Ах, «Романское кафе»! Ах, «Новый клуб!» Ах, «Неопатетическое кабаре», с придыханием внимавшее ее стихам! Ах, мужья — Бертольд Ласкер и Герварт Вальден, — носившие на руках это, похожее на эльфа, крохотное создание с огромными пламенеющими глазами, ставшее осью, вокруг которой вращался особый мир немецкого экспрессионизма. Или, скажем по-нашему, — мир немецкого авангарда, поэтического, театрального, художественного, музыкального.
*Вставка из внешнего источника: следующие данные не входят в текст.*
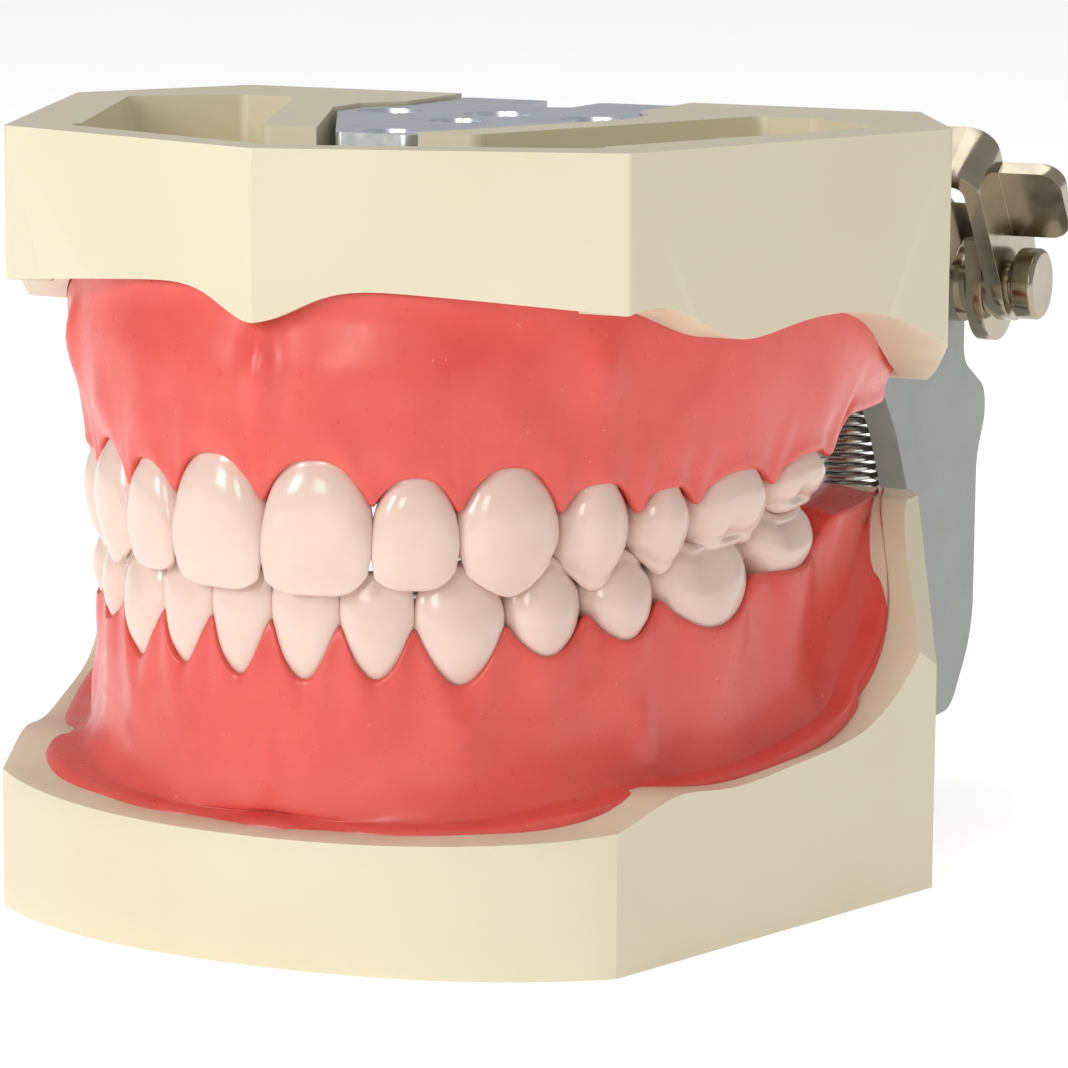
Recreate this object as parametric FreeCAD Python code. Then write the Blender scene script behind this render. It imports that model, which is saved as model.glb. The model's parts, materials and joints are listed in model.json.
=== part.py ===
"""Typodont: a jaw pair with removable teeth on a sprung hinge articulator.

Frame: +Z up, +Y towards the hinge, +X the model's own left side. The origin is on the bench,
under the centre of the bounding box. While the parts are being made, Y is measured from the
front tip of the bases; every part is moved back by half of the total depth at the end.
All sizes are in millimetres.
"""
import FreeCAD, Part
import math
import os
from collections import namedtuple

V = FreeCAD.Vector

# ---- jaw bases (plan outline, half of it; the other half is its mirror image) ----
BASE_LENGTH = 62.6            # front tip to back face
CHEEK_HALF_WIDTH = 41.3       # widest corner
CHEEK_Y = BASE_LENGTH - 16.7
HEEL_HALF_WIDTH = CHEEK_HALF_WIDTH - 8.8
FRONT_CORNER_X = CHEEK_HALF_WIDTH - 13.5
FRONT_CORNER_Y = 10.0
LOWER_CHEEK_HALF_WIDTH = CHEEK_HALF_WIDTH - 1.5
LOWER_CHEEK_Y = BASE_LENGTH - 13.4
LOWER_FRONT_CORNER_Y = 8.8
LOWER_FRONT_BULGE_X = FRONT_CORNER_X - 13.0    # the lower front edge is a shallow arc through here
LOWER_FRONT_BULGE_Y = 1.9
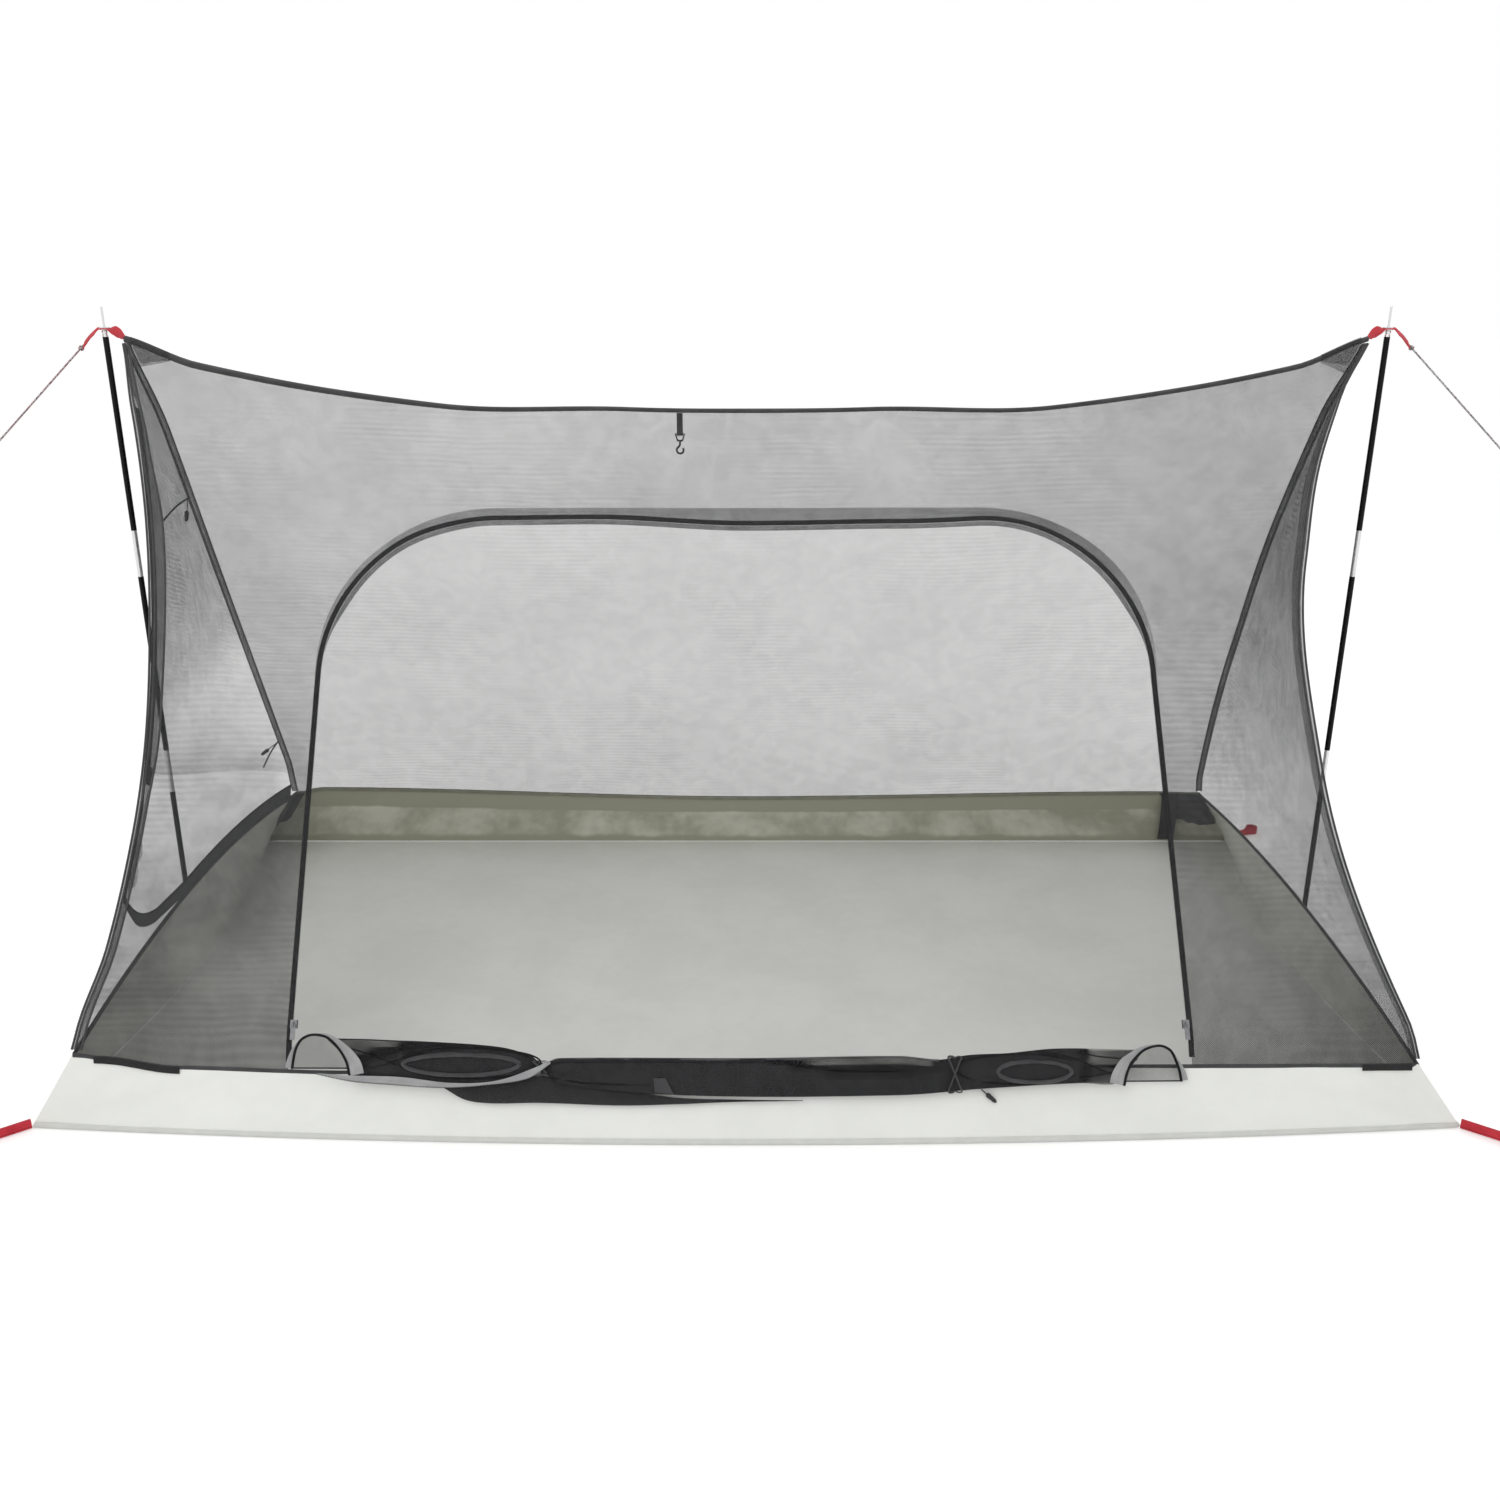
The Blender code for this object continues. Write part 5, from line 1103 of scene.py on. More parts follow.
def frontLight(place, *_):
    # Lighter towards the ridge and darker low down and on the right.
    x, z = place.x, place.z
    light = marked(panels["frontLight"], z) + mottle((x, 0, z), panels["frontMottle"])
    for amount, inX, *inZ in panels["glows"]:
        light += amount * bump(x, *inX) * math.prod(faded(z, *fade) for fade in inZ)
    for amount, inX, *inZ in panels["shades"]:
        light -= amount * faded(x, *inX) * math.prod(faded(z, *fade) for fade in inZ)
    return light + 0.025 * ripple((x, 0, 0), 0.028, 4.0) * faded(z, 0.75, 0.95)


def hangPanel(name, grid, spot, flat, finish, light, node):
    panel = gridSkin(name, *grid, spot, flat, [finish], light)
    return settle(thicken(panel, panels["thickness"]), "black_mesh", node)


def makeFrontPanel():
    low, _ = panelShares()

    def shares(along, up):
        t = 5 * along
        x, s = doorLine(t, 0.006)
        inner = (x, low if along in (0.0, 1.0) else max(low, sagged(x, s) / slopeLength(x)))
        outer = outerLine(t)
        return lerp(inner[0], outer[0], up), lerp(inner[1], outer[1], up)

    def spot(along, up):
        x, v = shares(along, up)
        calm = smooth(up / 0.15) * smooth((1 - up) / 0.1)
        return sideLifted(front, x, v, panels["frontWave"] * calm * ripple((x, 0, v), 0.13, 1.0))

    def flat(along, up):
        x, v = shares(along, up)
        return x, v * slopeLength(x)

    grid = panels["frontGrid"]
    panel = hangPanel("meshFront", grid, spot, flat, blackNet, frontLight, "mesh_front")


def backLight(place, *_):
    return marked(panels["backLight"], place.z) + mottle(place, panels["backMottle"])


def makeBackPanel():
    low, high = panelShares()

    def shares(along, up):
        v = lerp(low, high, up)
        return lerp(*panelX(back, v), along), v

    def spot(along, up):
        x, v = shares(along, up)
        wave = panels["backWave"] * inward(along, up, 0.08) * ripple((x, 0, v), 0.22, 9.0)
        return sideLifted(back, x, v, wave)

    def flat(along, up):
        x, v = shares(along, up)
        return x, v * slopeLength(x)

    grid = panels["backGrid"]
    panel = hangPanel("meshBack", grid, spot, flat, backNet, backLight, "mesh_back")


def endLight(place, *_):
    light = marked(panels["endLight"][left if place.x < 0 else right], place.z)
    return light + mottle(place, panels["endMottle"])


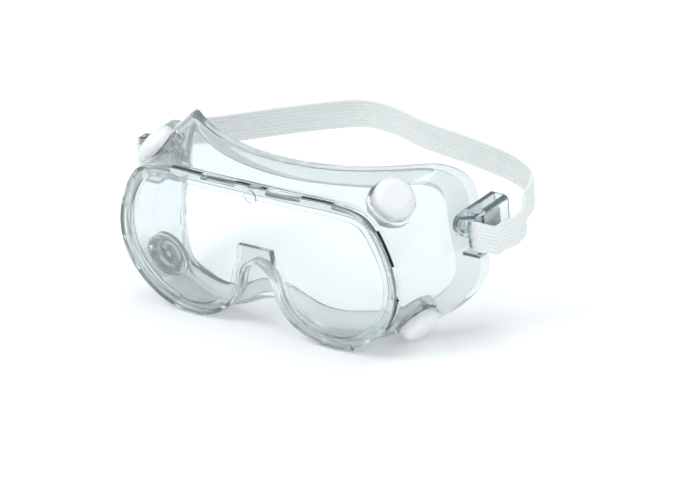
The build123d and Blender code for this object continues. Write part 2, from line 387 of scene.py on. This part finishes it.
def material(name, color, roughness=0.2, transmission=0.0, ior=1.49, noise=0.0, scale=200.0, bump=0.0,
             absorb=None, density=0.0, variation=0.04):
    """A principled material with a little procedural unevenness in colour, gloss and surface."""
    made = bpy.data.materials.new(name)
    made.use_nodes = True
    nodes, links = made.node_tree.nodes, made.node_tree.links
    shader = nodes["Principled BSDF"]
    shader.inputs["Roughness"].default_value = roughness
    shader.inputs["Transmission Weight"].default_value = transmission
    shader.inputs["IOR"].default_value = ior
    place = nodes.new("ShaderNodeTexCoord")
    cloud = nodes.new("ShaderNodeTexNoise")
    cloud.inputs["Scale"].default_value = scale
    cloud.inputs["Detail"].default_value = noise_detail
    links.new(place.outputs["Object"], cloud.inputs["Vector"])
    tint = nodes.new("ShaderNodeMix")
    tint.data_type = "RGBA"
    tint.inputs[6].default_value = (*[c * (1 - variation) for c in color], 1.0)
    tint.inputs[7].default_value = (*color, 1.0)
    links.new(cloud.outputs["Fac"], tint.inputs[0])
    links.new(tint.outputs[2], shader.inputs["Base Color"])
    if noise:
        gloss = nodes.new("ShaderNodeMapRange")
        gloss.inputs["To Min"].default_value = max(roughness - noise, 0.0)
        gloss.inputs["To Max"].default_value = roughness + noise
        links.new(cloud.outputs["Fac"], gloss.inputs["Value"])
        links.new(gloss.outputs["Result"], shader.inputs["Roughness"])
    if bump:
        relief = nodes.new("ShaderNodeBump")
        relief.inputs["Strength"].default_value = bump
        relief.inputs["Distance"].default_value = relief_height
        links.new(cloud.outputs["Fac"], relief.inputs["Height"])
        links.new(relief.outputs["Normal"], shader.inputs["Normal"])
    if absorb:
        volume = nodes.new("ShaderNodeVolumeAbsorption")
        volume.inputs["Color"].default_value = (*absorb, 1.0)
        volume.inputs["Density"].default_value = density
        links.new(volume.outputs["Volume"], nodes["Material Output"].inputs["Volume"])
    return made


soft_vinyl = material("soft_vinyl", (0.95, 0.975, 0.975), 0.05, 0.90, 1.44, noise=0.02, scale=60.0,
                      bump=0.04, absorb=(0.55, 0.76, 0.79), density=9.0, variation=0.02)
lens_clear = material("lens_clear", (0.97, 0.99, 1.0), 0.01, 1.0, 1.50, scale=20.0,
                      absorb=(0.45, 0.78, 0.90), density=16.0, variation=0.01)
cap_white = material("cap_white", (1.0, 1.0, 1.0), 0.25, 0.10, 1.45, noise=0.05, scale=120.0, variation=0.02)
seat_white = material("seat_white", (0.96, 0.98, 0.97), 0.12, 0.85, 1.45, noise=0.05, scale=120.0)
clip_clear = material("clip_clear", (0.93, 0.97, 0.98), 0.10, 0.94, 1.46, scale=80.0,
                      absorb=(0.40, 0.64, 0.72), density=22.0, variation=0.02)

# ---------------------------------------------------------------- face body: one closed soft moulding
outer = skirt_grid(0.0)
inner = skirt_grid(wall)
skirt_start = np.full(outer.shape[1], rim_depth)
outer_end = face_ring(outer, outer_stop)
inner_end = face_ring(inner, flange_thickness + inner_stop)

# each pair is an inset and a depth: the lens opening's edge, the rim's front edge and its outer side
opening_edge = [(lip_width, 0.5), (lip_width - 0.15, 0.15), (lip_width - 0.5, 0.0)]
front_edge = [(0.9, 0.0), (0.4, 0.1), (0.1, 0.4), (0.0, 0.9)]
outer_side = [(0.0, 3.5), (0.0, 6.3), (0.2, 6.8), (0.45, 7.0)]
# each pair is an inset and a distance forward: from the outer wall, round the face flange's inner
# edge, to the inner wall
flange_section = [
    (0.3, 0.4), (1.0, 0.05), (1.8, 0.0), (5.0, 0.0), (9.2, 0.0), (9.9, 0.4), (10.2, 1.1),
    (9.9, 1.8), (9.2, 2.2), (5.0, 2.2), (3.2, 2.2), (2.5, 2.5),
]
rings = [opening_ring(*point) for point in opening_edge]
rings += [rim_ring(*point) for point in front_edge + outer_side]
for share in outer_shares:
    rings.append(at_depths(outer, skirt_start + share * (outer_end[:, 1] - skirt_start)))
for distance, forward in flange_section:
    rings.append(face_ring(skirt_grid(distance), forward))
for share in inner_shares:
    rings.append(at_depths(inner, skirt_start + share * (inner_end[:, 1] - skirt_start)))
rings += [rim_ring(rim_wall, rim_depth - corner_setback), rim_ring(rim_wall, rear_lip_end)]
rings += [opening_ring(rear_lip_width, rear_lip_end), opening_ring(rear_lip_width, groove_back)]
rings += [rim_ring(rim_wall, groove_back), rim_ring(rim_wall, groove_front)]
rings.append(opening_ring(lip_width, groove_front))
body = mesh_object("body_moulding", np.vstack(rings), bridge(rings, True))

pads, spots, holes = [], [], []
for side in (1.0, -1.0):
    for (x, y, z), (i, j, k) in vents.values():
        origin, direction = (side * x, y, z), (side * i, j, k)
        pads.append(cylinder_points(origin, direction, vent_pad_radius, -vent_pad_depth, 0.0))
        spots.append(cylinder_points(origin, direction, spot_face_radius, spot_face_lift, spot_face_reach))
        holes.append(cylinder_points(origin, direction, vent_hole_radius, -hole_reach, hole_reach))
    hub = (side * swivel_face_x, swivel_y, swivel_z)
    pads.append(cylinder_points(hub, (side, 0, 0), stud_boss_radius, -stud_boss_depth, 0.0))
    holes.append(cylinder_points(hub, (side, 0, 0), stud_hole_radius, -hole_reach, stud_hole_reach))
    for x, z, turn in lens_tabs:
        # the middle tab has no twin
        if x or side > 0:
            holes.append(box_points((side * x, tab_depth, z), tab_window, side * turn))
combine(body, "pads", pads, "UNION")
combine(body, "spots", spots, "DIFFERENCE")
combine(body, "holes", holes, "DIFFERENCE")
shade(body, body_sharp_angle)
body.data.materials.clear()
body.data.materials.append(soft_vinyl)
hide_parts("face_body")
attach(body, "goggles")


# ---------------------------------------------------------------- headband: ribbed elastic
def strap_line():
    """The strap's middle line with its corners rounded: even points, their distances, its length."""
    near, far = bar_x - loop_radius, bar_x + loop_radius
    fold_y = bar_y - loop_radius
    left = [(near, strap_tail_y), (near, fold_y), (far, fold_y)]
    corners = [np.array(p) for p in left + strap_route + [(-x, y) for x, y in reversed(left)]]
    line = [corners[0]]
    for before, corner, after in zip(corners, corners[1:], corners[2:]):
        run_in, run_out = corner - before, after - corner
        size_in, size_out = np.linalg.norm(run_in), np.linalg.norm(run_out)
        run_in, run_out = run_in / size_in, run_out / size_out
        turn = run_in[0] * run_out[1] - run_in[1] * run_out[0]
        angle = np.arctan2(turn, run_in @ run_out)
        half = abs(tan(angle / 2))
        sharp = abs(corner[1] - bar_y) <= 2 * loop_radius
        radius = loop_radius - fold_slack if sharp else corner_share * min(size_in, size_out) / half
        start = corner - run_in * radius * half
        side = np.array([-run_in[1], run_in[0]]) * np.sign(angle)
        centre = start + side * radius
        for part in np.linspace(0, 1, corner_samples):
            swing = angle * part
            arm = start - centre
            reach = np.array([cos(swing) * arm[0] - sin(swing) * arm[1],
                              sin(swing) * arm[0] + cos(swing) * arm[1]])
            line.append(centre + reach)
    line.append(corners[-1])
    line = np.array(line)
    steps = np.r_[0, np.cumsum(np.linalg.norm(np.diff(line, axis=0), axis=1))]
    even = np.arange(0, steps[-1], strap_step)
    points = np.c_[np.interp(even, steps, line[:, 0]), np.interp(even, steps, line[:, 1])]
    return points, even, steps[-1]


line, along, strap_length = strap_line()
run = np.gradient(line, axis=0)
run /= np.linalg.norm(run, axis=1)[:, None]
across = np.c_[-run[:, 1], run[:, 0]]
heights = np.linspace(-0.5, 0.5, strap_ribs * samples_per_rib + 1)
rib = rib_valley + rib_height * np.abs(np.sin(pi * strap_ribs * (heights + 0.5))) ** rib_roundness
rib[0] = rib[-1] = edge_half_thickness
section = [(h, t) for h, t in zip(heights, rib)] + [(h, -t) for h, t in zip(heights[::-1], rib[::-1])]
strap_rings = []
for point, side, distance in zip(line, across, along):
    # the elastic is a little wider in places; its outer run drops below the clip, then comes level
    width = strap_width * (1 + width_wave * sin(distance * width_wave_rate))
    down = np.clip((distance - drop_start) / drop_length, 0.0, 1.0)
    drop = down - np.clip((distance - rise_start) / rise_length, 0.0, 1.0)
    lift = lift_wave * sin(distance / lift_wave_length) - drop_depth * ease(drop)
    strap_rings.append(np.array([
        (point[0] + side[0] * t, point[1] + side[1] * t, strap_middle_z + lift + h * width)
        for h, t in section
    ]))
size = len(section)
last_ring = (len(strap_rings) - 1) * size
strap_faces = bridge(strap_rings, False)
strap_faces += [tuple(range(size)), tuple(range(last_ring + size - 1, last_ring - 1, -1))]
band = mesh_object("headband_webbing", np.vstack(strap_rings), strap_faces, band_sharp_angle)
webbing = material("webbing", (0.96, 0.975, 0.96), 0.85, scale=900.0, bump=0.7, variation=0.12)
band.data.materials.append(webbing)
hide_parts("headband")
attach(band, "left_clip")

# ---------------------------------------------------------------- materials on the carried CAD pieces
surfaces = {
    "lens": lens_clear, "vent_cap": cap_white, "vent_seat": seat_white,
    "strap_clip": clip_clear, "clip_stud": clip_clear, "stud_washer": clip_clear,
}
for obj in list(bpy.data.objects):
    if obj.type != "MESH" or obj in (body, band):
        continue
    for start, surface in surfaces.items():
        if obj.name.startswith(start):
            obj.data.materials.clear()
            obj.data.materials.append(surface)

# ---------------------------------------------------------------- floor and light, in metres
floor_half = 9
floor_gap = 0.0005
floor_glow = 0.17
sky_color = (0.78, 0.88, 0.92, 1.0)
sky_strength = 0.55
light_target = Vector((0, 0, 0.04))

floor_corners = [(-floor_half, -floor_half, 0), (floor_half, -floor_half, 0),
                 (floor_half, floor_half, 0), (-floor_half, floor_half, 0)]
floor_mesh = bpy.data.meshes.new("floor")
floor_mesh.from_pydata(floor_corners, [], [(0, 1, 2, 3)])
floor = bpy.data.objects.new("floor", floor_mesh)
bpy.context.collection.objects.link(floor)
floor.location.z = -floor_gap
floor_white = material("floor_white", (0.95, 0.95, 0.95), 0.9, scale=3.0, variation=0.005)
glow = floor_white.node_tree.nodes["Principled BSDF"].inputs
glow["Emission Color"].default_value = (1.0, 1.0, 1.0, 1.0)
glow["Emission Strength"].default_value = floor_glow
floor_mesh.materials.append(floor_white)

world = bpy.data.worlds.new("studio")
bpy.context.scene.world = world
world.use_nodes = True
sky = world.node_tree.nodes["Background"].inputs
sky["Color"].default_value = sky_color
sky["Strength"].default_value = sky_strength


def soft_light(name, place, size, power):
    """A round area lamp that points at the goggles."""
    lamp = bpy.data.lights.new(name, "AREA")
    lamp.shape = "DISK"
    lamp.size = size
    lamp.energy = power
    made = bpy.data.objects.new(name, lamp)
    made.location = place
    made.rotation_euler = (light_target - Vector(place)).to_track_quat("-Z", "Y").to_euler()
    bpy.context.collection.objects.link(made)


soft_light("key_light", (-0.9, -1.0, 1.5), 1.2, 15)
soft_light("top_light", (0.2, 0.4, 1.9), 1.6, 13)
soft_light("side_light", (1.4, -0.6, 0.9), 0.9, 4)

# ---------------------------------------------------------------- camera, in the goggles' own frame
camera_right = np.array([0.8021, 0.5920, -0.0784])
camera_up = np.array([-0.1957, 0.3848, 0.9021])
camera_distance = 2133.0
aim_right = 45.28
aim_up = 3.53
focal_length = 233.3
view_reach = 20.0

camera_right /= np.linalg.norm(camera_right)
camera_up -= camera_right * (camera_up @ camera_right)
camera_up /= np.linalg.norm(camera_up)
place = np.cross(camera_right, camera_up) * camera_distance
aim = camera_right * aim_right + camera_up * aim_up
back = (place - aim) / np.linalg.norm(place - aim)
right = camera_right - back * (camera_right @ back)
right /= np.linalg.norm(right)
up = np.cross(back, right)
camera = bpy.data.objects.new("camera", bpy.data.cameras.new("camera"))
camera.data.lens = focal_length
camera.data.clip_end = view_reach
turn = Matrix([tuple(row) for row in np.c_[right, up, back]]).to_4x4()
camera.matrix_world = Matrix.Translation(Vector(to_row(place))) @ turn
bpy.context.collection.objects.link(camera)
bpy.context.scene.camera = camera
bpy.context.scene.view_settings.view_transform = "Standard"

# light passes through many clear walls in a row
bpy.context.scene.cycles.transmission_bounces = 24
bpy.context.scene.cycles.transparent_max_bounces = 14
bpy.context.scene.cycles.max_bounces = 26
И — ах! — знаменитые имена немецких и не наделенных арийской кровью, но живших и творивших в Берлине начала XX века драматургов, художников, режиссеров, танцоров, актеров, знакомые нам по воспоминаниям очарованных современников! И уж конечно — ах! — страстно влюбленный в нее и такой понимающий друг Петер Халле, памяти которого она посвятила целую книгу.
Но то было еще перед первой мировой войной, когда мир был един, когда ее друзья-немцы, католики и протестанты, праздновали вместе с ней еврейские праздники, а она вместе с ними — христианские. Когда в ее книге «Мое сердце» Иисус, Будда, Гёте, Ницше, Гейне и, разумеется, возлюбленный Петер Халле — признанная звезда тогдашней берлинской художественной сцены — становятся взаимозаменяемыми. Однако те незабываемые времена прошли безвозвратно. И хотя время Эльзы двигалось прихотливо, убегая назад и выпрыгивая вперед по собственным законам, даже она не могла не заметить, как изменился вокруг мир.
Старые друзья и знакомые не встречались больше на улицах. Вместо них на тех же улицах появились страшные незнакомые лица. В 1933 году эти хари, напоминавшие маски инфернального карнавала, налетели на берлинской улице на нее, шестидесятичетырехлетнюю женщину семитской внешности, одетую в несуразное шмотье, и избили до полусмерти. За все. За еврейскую кровь, вырожденческое миролюбие, неарийские фантазии, утонченность манер и способа мышления и даже за красоту, звучность и образность немецкого языка, который, по мнению знатоков, звучит в произведениях Эльзы Ласкер-Шюлер, как волшебная флейта.